Traverse the tree in any order (pre, post, in). Instead of printing the node calculate the total.
void sum(Node* root, int& total)
{
if(root == NULL)
{
return;
}
sum(root->left, total);
total = total + root->value;
sum(root->right, total);
}
int main()
{
int total =0;
sum(root,total);
cout << total;
}
Comments
The same way you search the tree, or display each node, or any other tree-wide operation: visit the current node, visit the left sub-tree (recursively), and visit the right sub-tree (recursively).

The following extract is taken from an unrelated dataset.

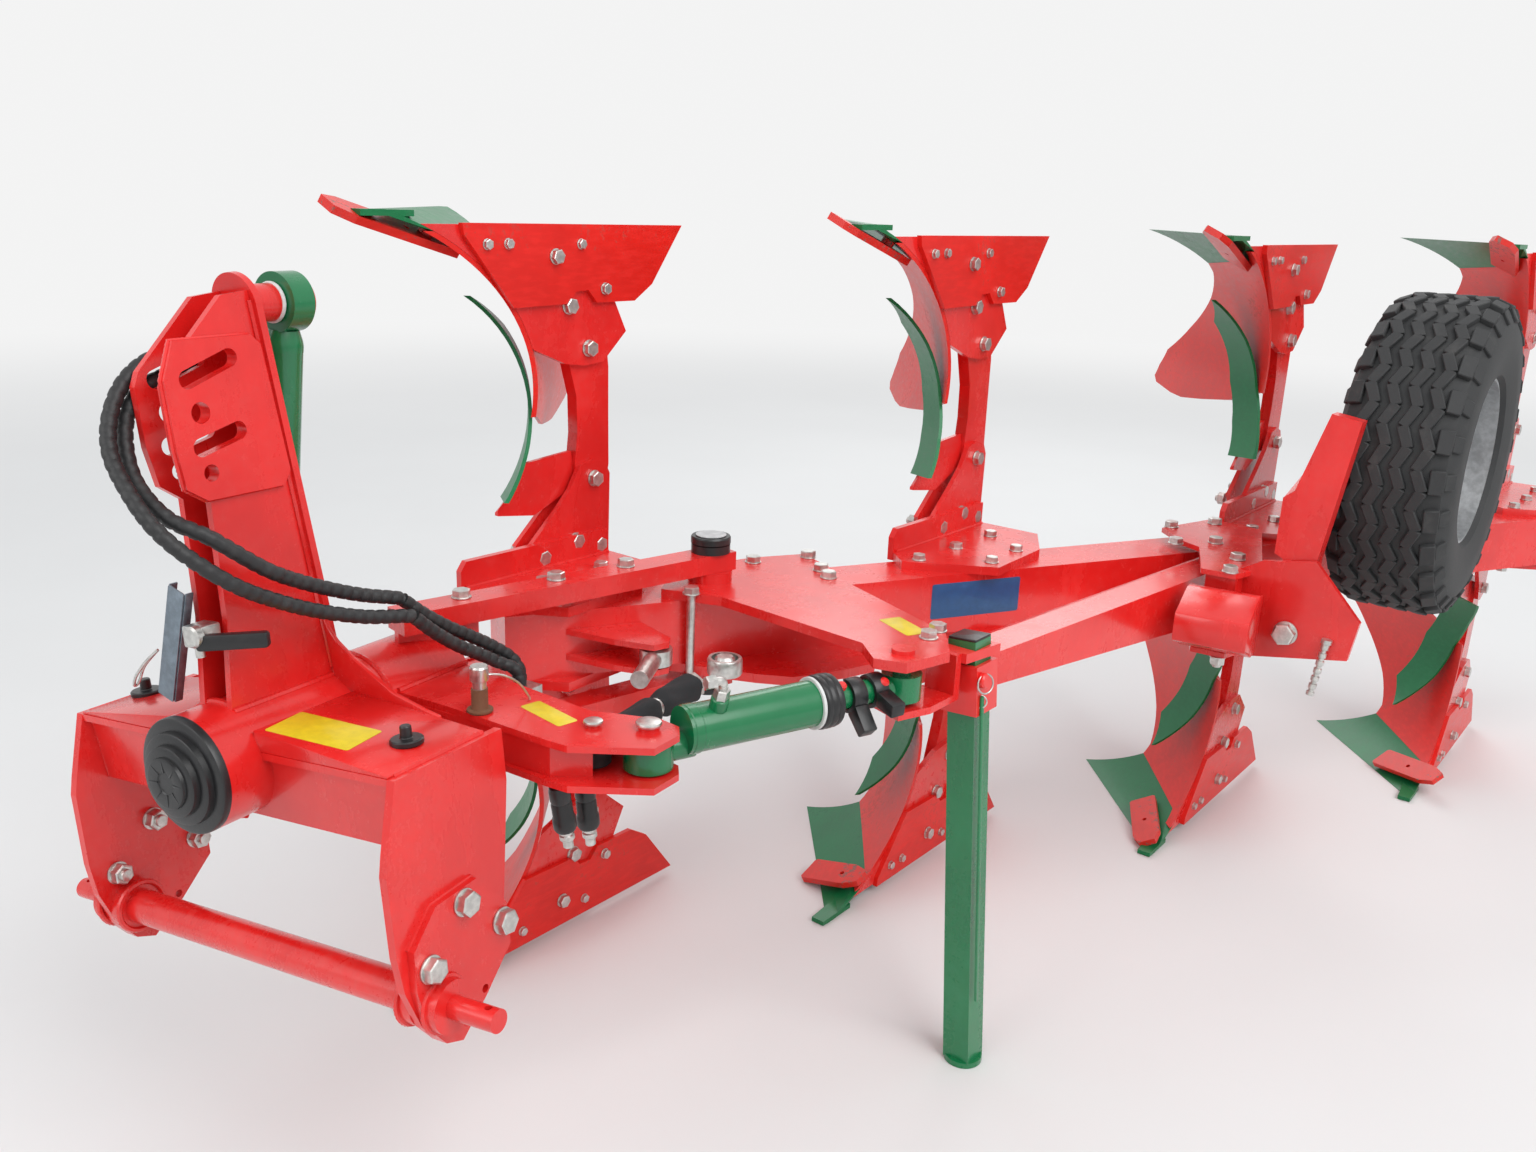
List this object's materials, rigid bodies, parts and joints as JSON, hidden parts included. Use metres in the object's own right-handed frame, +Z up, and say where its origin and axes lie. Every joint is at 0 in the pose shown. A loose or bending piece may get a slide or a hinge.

Essentially, something like this:
int TreeNode::calculateSum() const
{
int sum = this->value;
if (this->left != NULL) sum += this->left ->calculateSum();
if (this->right != NULL) sum += this->right->calculateSum();
return sum;
}
Because of the if checks the recursion will eventually bottom out when it reaches nodes with no left or right children (leaf nodes).
Comments
While the STL has more complex and concise mechanisms for doing this, it's a very fast rode to productivity just to learn to use a manual loop over a container, something like:
Tree::value_type total = Tree::value_type();
for (Tree::const_iterator i = tree.begin(); i != tree.end(); ++i)
total += *i;
This assumes your binary tree is a STL::map, or if not you'll provide an iterator concept for your own implementation....
5 Comments
Eli Bendersky
I wouldn't give this as an answer to said interview question
Potatoswatter
I wish this were my first thought. +1. A tree in C++ may be just another sequence.
Tony Delroy
@Eli: the impression depends on phrasing. Asked "sum the nodes in a binary tree", saying "in C++ the STL's std::map<> is the Standard's binary tree; using its public interface a simple, general way to sum nodes is XXX. It's equally applicable to other iterator-sporting abstractions." then I think that would be a sound answer. Knowing people think first at the STL level (or higher Design Pattern level where applicable) is reassuring. At worst, the interviewer may prompt more explicitly for the recursive approach outlined in other answers to this question, or want to compare the two.
Eli Bendersky
Showing a good knowledge of C++/STL isn't showing a good knowledge of algorithms and data structures, and I'm willing to bet that it's the latter to which such an interview question refers.
Tony Delroy
Put another way, you're being asked for an algorithm... why not make it generic as indeed the STL tends to? Having someone demonstrate that they know the std::map<> is a tree is already a big step in the right direction. Anyway... I've presented the possibility - up to each reader here to decide if they'd like to use it at interview and how, or what they'd make of a candidate doing so.
50 / \ 30 70 / \ / \ 20 40 60 80returns:350
int Sum(struct node *root)
{
if(root->left == NULL && root->right== NULL)
return root->key;
int lvalue,rvalue;
lvalue=Sum(root->left);
rvalue=Sum(root->right);
return root->key+lvalue+rvalue;
}
Comments
public int sum(Node root){
if(root==null){
return 0;
}
if(root.left == null && root.right==null){
return root.key;
}
return sum(root.left)+sum(root.right)+root.key;
}
1 Comment
AdrianHHH
Answering questions is good but this question already has answers with very similar code. Any new answer should add different methods or add a better explanation of why the method is good. A code only answer, like this one, that just repeats what has already been provided adds nothing useful.